### EXERCISE MATERIALS ###
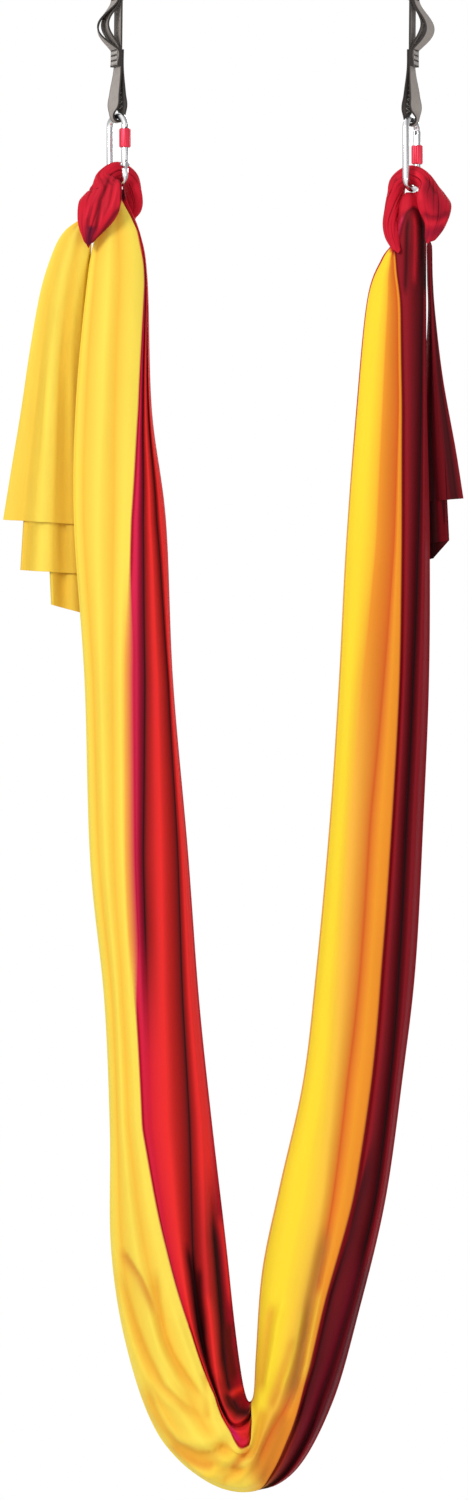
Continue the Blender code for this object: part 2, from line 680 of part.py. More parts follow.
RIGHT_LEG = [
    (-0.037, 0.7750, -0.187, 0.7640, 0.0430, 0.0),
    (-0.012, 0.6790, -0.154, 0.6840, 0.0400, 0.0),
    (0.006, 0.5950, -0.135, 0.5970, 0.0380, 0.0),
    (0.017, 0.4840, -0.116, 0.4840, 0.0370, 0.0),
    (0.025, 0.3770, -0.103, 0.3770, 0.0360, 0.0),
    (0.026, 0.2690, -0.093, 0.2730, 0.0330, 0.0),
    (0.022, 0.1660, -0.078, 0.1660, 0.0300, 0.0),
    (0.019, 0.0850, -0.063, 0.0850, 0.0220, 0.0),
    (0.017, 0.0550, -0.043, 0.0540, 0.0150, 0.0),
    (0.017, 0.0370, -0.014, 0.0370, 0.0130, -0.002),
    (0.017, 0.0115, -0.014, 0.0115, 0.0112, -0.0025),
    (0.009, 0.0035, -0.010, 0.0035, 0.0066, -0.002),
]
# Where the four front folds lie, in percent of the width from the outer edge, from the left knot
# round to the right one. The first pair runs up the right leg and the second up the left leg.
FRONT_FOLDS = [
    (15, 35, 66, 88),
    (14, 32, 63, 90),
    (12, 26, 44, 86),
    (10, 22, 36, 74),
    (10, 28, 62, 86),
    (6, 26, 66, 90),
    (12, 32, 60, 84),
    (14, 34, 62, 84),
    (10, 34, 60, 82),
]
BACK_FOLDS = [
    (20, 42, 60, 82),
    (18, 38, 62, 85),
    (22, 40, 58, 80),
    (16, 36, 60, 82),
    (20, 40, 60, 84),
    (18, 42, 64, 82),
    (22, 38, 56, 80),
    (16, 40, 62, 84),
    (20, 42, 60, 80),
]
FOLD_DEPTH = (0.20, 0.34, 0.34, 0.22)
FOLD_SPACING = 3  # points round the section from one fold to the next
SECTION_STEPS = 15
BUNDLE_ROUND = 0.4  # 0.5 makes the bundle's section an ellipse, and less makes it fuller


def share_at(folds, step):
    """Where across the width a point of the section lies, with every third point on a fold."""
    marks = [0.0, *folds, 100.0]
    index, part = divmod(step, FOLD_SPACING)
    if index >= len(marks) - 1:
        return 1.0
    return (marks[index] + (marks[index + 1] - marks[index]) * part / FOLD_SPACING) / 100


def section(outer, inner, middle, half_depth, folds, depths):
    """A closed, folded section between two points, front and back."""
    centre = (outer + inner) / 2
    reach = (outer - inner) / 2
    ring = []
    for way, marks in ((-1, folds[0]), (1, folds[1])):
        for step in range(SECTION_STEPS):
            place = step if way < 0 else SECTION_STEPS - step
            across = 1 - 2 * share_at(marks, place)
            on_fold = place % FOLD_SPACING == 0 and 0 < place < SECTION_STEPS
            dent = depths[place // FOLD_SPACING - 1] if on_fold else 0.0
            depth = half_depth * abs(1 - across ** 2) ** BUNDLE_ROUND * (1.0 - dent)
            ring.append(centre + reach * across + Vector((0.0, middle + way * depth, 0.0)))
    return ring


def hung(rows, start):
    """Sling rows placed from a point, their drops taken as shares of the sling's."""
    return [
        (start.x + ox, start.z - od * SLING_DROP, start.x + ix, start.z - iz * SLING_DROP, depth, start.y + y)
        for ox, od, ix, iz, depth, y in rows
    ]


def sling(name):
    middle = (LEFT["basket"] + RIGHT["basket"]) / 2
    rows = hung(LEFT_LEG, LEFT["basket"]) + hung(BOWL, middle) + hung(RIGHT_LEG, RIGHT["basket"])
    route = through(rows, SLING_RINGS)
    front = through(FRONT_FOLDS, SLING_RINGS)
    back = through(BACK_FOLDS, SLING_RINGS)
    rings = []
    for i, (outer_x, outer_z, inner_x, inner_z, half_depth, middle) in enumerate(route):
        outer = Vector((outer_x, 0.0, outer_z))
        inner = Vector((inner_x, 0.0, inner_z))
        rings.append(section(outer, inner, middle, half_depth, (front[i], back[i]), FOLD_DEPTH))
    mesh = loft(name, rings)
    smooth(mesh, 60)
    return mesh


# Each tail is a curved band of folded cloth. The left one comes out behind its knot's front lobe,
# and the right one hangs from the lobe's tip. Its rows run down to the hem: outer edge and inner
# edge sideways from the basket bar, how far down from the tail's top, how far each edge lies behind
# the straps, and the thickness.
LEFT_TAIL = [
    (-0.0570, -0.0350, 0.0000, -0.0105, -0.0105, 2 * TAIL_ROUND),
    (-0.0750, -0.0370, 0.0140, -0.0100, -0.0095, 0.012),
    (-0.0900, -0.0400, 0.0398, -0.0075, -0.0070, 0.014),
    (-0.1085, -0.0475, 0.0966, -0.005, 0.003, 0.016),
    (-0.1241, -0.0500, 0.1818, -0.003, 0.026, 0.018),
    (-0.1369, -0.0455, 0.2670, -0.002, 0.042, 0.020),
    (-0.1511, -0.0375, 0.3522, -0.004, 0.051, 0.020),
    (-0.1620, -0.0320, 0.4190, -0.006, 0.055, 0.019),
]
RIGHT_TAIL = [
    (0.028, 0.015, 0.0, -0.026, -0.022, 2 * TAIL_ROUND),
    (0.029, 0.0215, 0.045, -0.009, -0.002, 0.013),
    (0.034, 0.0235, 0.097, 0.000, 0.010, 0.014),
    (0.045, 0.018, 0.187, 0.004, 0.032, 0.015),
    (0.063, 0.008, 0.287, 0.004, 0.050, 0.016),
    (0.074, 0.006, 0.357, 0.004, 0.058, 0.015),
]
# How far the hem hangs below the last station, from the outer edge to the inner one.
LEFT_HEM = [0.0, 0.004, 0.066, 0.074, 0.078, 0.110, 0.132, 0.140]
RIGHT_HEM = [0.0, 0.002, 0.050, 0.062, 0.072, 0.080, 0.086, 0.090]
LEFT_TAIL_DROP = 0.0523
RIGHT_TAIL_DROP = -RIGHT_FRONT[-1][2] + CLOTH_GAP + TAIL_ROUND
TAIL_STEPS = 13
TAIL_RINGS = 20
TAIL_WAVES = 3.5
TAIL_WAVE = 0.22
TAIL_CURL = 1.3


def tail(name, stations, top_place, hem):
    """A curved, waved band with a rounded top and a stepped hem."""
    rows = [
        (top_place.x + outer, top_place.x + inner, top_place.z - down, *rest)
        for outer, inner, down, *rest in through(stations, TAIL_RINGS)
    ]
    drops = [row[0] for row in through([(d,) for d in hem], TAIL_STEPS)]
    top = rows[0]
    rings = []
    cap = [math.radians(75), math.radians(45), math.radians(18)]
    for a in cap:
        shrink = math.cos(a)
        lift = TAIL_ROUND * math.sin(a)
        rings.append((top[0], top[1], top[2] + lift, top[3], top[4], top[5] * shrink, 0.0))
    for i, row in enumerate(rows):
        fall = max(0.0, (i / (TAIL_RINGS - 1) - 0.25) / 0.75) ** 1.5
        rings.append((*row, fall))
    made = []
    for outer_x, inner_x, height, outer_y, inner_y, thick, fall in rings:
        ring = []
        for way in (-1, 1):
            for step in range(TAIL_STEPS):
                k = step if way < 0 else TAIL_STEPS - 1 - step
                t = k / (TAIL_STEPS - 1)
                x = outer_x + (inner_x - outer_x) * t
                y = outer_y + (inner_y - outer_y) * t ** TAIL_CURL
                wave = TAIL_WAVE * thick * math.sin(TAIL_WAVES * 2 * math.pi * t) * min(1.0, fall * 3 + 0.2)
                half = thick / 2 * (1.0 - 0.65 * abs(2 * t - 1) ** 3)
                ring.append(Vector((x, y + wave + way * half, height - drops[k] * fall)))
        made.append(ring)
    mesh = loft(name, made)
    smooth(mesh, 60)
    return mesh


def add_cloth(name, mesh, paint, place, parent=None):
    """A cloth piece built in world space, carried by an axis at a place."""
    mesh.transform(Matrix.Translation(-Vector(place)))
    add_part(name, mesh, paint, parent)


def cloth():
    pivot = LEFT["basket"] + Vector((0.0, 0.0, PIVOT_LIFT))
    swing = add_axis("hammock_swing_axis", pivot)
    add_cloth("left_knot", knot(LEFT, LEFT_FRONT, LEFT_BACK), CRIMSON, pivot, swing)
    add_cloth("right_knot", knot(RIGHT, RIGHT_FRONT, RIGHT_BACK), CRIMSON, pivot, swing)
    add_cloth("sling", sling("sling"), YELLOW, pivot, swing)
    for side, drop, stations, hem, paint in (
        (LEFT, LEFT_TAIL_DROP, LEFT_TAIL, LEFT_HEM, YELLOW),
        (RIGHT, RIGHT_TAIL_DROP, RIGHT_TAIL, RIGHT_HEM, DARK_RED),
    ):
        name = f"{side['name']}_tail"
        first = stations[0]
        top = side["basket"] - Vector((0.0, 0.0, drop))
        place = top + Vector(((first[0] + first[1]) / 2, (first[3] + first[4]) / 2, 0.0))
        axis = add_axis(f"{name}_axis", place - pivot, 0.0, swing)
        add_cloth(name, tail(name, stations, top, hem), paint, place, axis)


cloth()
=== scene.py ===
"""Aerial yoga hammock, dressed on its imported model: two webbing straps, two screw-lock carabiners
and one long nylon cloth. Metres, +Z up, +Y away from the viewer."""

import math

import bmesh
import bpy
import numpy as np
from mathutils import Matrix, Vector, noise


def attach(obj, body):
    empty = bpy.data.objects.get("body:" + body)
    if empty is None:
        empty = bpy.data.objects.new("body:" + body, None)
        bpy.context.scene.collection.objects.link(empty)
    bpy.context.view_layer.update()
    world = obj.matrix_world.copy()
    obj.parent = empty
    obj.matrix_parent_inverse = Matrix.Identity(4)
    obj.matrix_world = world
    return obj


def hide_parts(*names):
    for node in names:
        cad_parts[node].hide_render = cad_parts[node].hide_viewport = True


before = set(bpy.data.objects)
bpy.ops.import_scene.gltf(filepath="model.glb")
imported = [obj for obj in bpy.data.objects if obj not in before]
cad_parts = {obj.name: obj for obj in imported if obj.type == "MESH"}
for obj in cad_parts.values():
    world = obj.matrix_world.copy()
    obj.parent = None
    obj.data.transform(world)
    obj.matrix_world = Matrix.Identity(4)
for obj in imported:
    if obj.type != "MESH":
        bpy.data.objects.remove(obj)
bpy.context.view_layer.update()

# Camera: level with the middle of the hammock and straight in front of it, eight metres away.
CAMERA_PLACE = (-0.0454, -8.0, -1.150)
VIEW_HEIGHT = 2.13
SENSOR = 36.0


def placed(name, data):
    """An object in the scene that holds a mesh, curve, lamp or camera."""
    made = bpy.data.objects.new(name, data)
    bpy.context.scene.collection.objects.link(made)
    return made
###
### EXERCISE MATERIALS ###
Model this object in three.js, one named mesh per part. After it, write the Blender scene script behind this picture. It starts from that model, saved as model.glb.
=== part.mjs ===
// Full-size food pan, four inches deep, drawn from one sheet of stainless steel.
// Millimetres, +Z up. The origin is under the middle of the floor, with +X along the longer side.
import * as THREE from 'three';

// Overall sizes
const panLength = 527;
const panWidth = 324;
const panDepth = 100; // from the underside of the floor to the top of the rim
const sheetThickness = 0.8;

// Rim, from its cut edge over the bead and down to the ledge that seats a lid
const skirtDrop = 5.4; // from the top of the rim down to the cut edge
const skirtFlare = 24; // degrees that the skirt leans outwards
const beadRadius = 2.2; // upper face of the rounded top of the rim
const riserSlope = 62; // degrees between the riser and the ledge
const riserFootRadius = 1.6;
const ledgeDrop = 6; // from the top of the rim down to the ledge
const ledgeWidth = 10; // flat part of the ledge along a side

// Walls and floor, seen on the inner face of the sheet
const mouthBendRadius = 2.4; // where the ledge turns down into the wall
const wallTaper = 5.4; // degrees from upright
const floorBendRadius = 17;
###
### EXERCISE MATERIALS ###
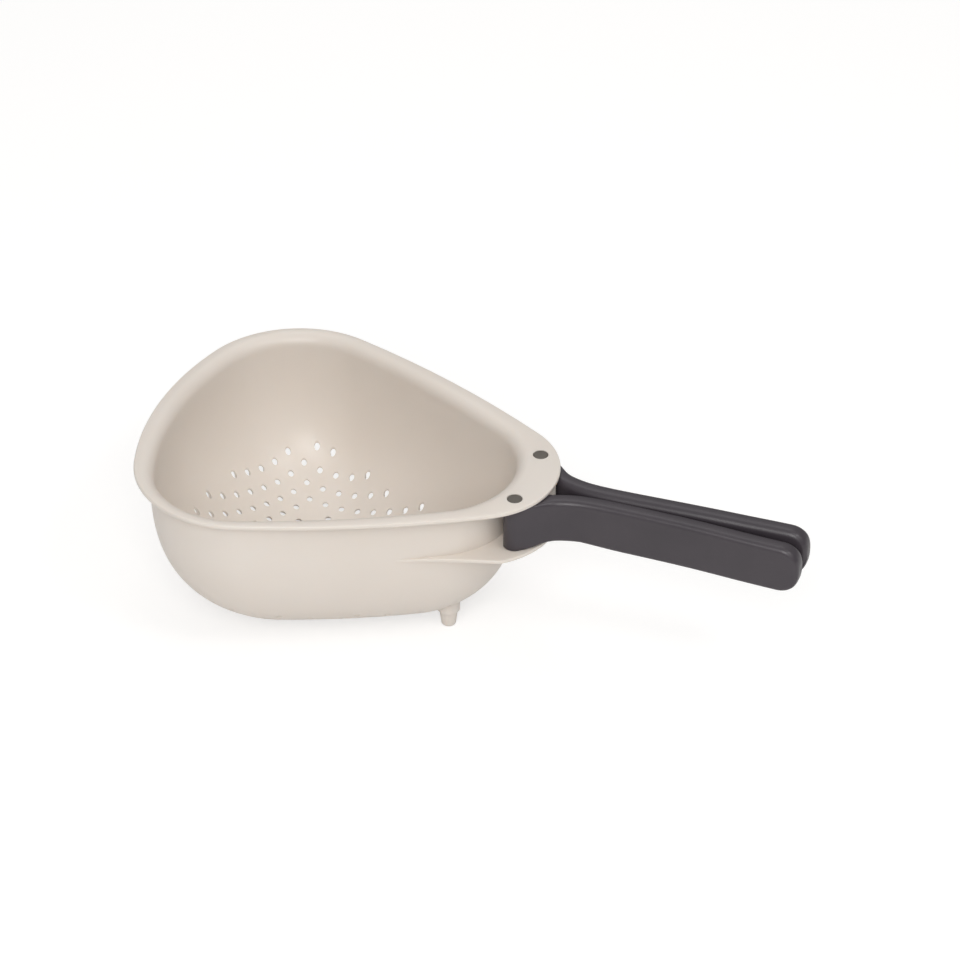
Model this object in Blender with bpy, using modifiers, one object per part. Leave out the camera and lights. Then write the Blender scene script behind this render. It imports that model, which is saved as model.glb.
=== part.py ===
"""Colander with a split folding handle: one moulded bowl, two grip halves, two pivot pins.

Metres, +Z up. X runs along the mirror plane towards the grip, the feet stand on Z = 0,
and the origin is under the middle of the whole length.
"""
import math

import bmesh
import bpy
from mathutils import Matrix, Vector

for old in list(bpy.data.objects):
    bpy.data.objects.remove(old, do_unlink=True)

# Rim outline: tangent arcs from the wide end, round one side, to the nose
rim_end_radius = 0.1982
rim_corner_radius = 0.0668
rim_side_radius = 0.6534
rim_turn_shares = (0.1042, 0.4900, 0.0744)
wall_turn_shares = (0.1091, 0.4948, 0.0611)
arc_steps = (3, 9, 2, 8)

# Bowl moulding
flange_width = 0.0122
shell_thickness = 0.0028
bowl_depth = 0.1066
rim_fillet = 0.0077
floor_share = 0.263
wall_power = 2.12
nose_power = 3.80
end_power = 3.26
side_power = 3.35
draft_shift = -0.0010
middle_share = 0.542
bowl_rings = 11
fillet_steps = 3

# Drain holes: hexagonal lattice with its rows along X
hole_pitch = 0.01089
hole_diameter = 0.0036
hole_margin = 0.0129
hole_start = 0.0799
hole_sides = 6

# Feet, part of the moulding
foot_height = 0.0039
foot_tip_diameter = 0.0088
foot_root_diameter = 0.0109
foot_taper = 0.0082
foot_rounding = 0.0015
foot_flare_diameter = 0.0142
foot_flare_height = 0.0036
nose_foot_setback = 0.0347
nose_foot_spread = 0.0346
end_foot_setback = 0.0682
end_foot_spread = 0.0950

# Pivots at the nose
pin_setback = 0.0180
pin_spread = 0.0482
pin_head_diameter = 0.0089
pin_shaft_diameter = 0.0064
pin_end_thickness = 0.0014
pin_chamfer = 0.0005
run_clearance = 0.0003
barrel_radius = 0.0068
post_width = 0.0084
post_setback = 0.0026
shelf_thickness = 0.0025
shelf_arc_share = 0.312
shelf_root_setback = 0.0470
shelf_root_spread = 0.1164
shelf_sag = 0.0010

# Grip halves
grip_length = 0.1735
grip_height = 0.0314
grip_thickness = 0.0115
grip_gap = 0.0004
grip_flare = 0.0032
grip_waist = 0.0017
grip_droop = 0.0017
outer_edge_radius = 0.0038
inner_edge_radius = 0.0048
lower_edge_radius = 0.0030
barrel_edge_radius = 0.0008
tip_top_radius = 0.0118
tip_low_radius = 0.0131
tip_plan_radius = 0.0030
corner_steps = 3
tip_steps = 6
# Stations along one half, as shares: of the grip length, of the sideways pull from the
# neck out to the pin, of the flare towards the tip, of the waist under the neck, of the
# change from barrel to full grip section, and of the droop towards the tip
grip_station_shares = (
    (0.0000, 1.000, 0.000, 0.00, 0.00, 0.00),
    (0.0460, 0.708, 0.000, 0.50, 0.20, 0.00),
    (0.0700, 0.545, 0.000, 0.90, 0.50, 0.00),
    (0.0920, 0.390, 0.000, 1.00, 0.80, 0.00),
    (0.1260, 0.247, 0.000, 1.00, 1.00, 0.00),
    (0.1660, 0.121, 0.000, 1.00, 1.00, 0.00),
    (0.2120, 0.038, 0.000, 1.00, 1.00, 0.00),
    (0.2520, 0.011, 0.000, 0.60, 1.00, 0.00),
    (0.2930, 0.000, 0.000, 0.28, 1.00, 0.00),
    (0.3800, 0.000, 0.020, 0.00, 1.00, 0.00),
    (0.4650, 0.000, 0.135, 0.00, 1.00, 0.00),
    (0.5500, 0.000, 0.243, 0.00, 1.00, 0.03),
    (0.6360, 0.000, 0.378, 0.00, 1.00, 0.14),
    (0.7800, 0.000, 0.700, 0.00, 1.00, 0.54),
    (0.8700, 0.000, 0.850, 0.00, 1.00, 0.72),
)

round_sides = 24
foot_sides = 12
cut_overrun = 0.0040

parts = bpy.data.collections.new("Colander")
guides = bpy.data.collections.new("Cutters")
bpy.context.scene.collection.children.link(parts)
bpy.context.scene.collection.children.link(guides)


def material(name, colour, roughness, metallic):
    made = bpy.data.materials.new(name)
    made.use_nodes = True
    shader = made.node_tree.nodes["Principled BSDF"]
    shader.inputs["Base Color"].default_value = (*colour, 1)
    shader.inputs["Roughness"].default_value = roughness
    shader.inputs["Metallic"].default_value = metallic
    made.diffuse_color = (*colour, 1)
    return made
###
REQUIREMENTS:
Take exactly the lines from the one containing "Model this object in three.js, one" through the one containing "const floorBendRadius = 17;" in the data above, and output them with nothing added.

TASK RESPONSE:
Model this object in three.js, one named mesh per part. After it, write the Blender scene script behind this picture. It starts from that model, saved as model.glb.
=== part.mjs ===
// Full-size food pan, four inches deep, drawn from one sheet of stainless steel.
// Millimetres, +Z up. The origin is under the middle of the floor, with +X along the longer side.
import * as THREE from 'three';

// Overall sizes
const panLength = 527;
const panWidth = 324;
const panDepth = 100; // from the underside of the floor to the top of the rim
const sheetThickness = 0.8;

// Rim, from its cut edge over the bead and down to the ledge that seats a lid
const skirtDrop = 5.4; // from the top of the rim down to the cut edge
const skirtFlare = 24; // degrees that the skirt leans outwards
const beadRadius = 2.2; // upper face of the rounded top of the rim
const riserSlope = 62; // degrees between the riser and the ledge
const riserFootRadius = 1.6;
const ledgeDrop = 6; // from the top of the rim down to the ledge
const ledgeWidth = 10; // flat part of the ledge along a side

// Walls and floor, seen on the inner face of the sheet
const mouthBendRadius = 2.4; // where the ledge turns down into the wall
const wallTaper = 5.4; // degrees from upright
const floorBendRadius = 17;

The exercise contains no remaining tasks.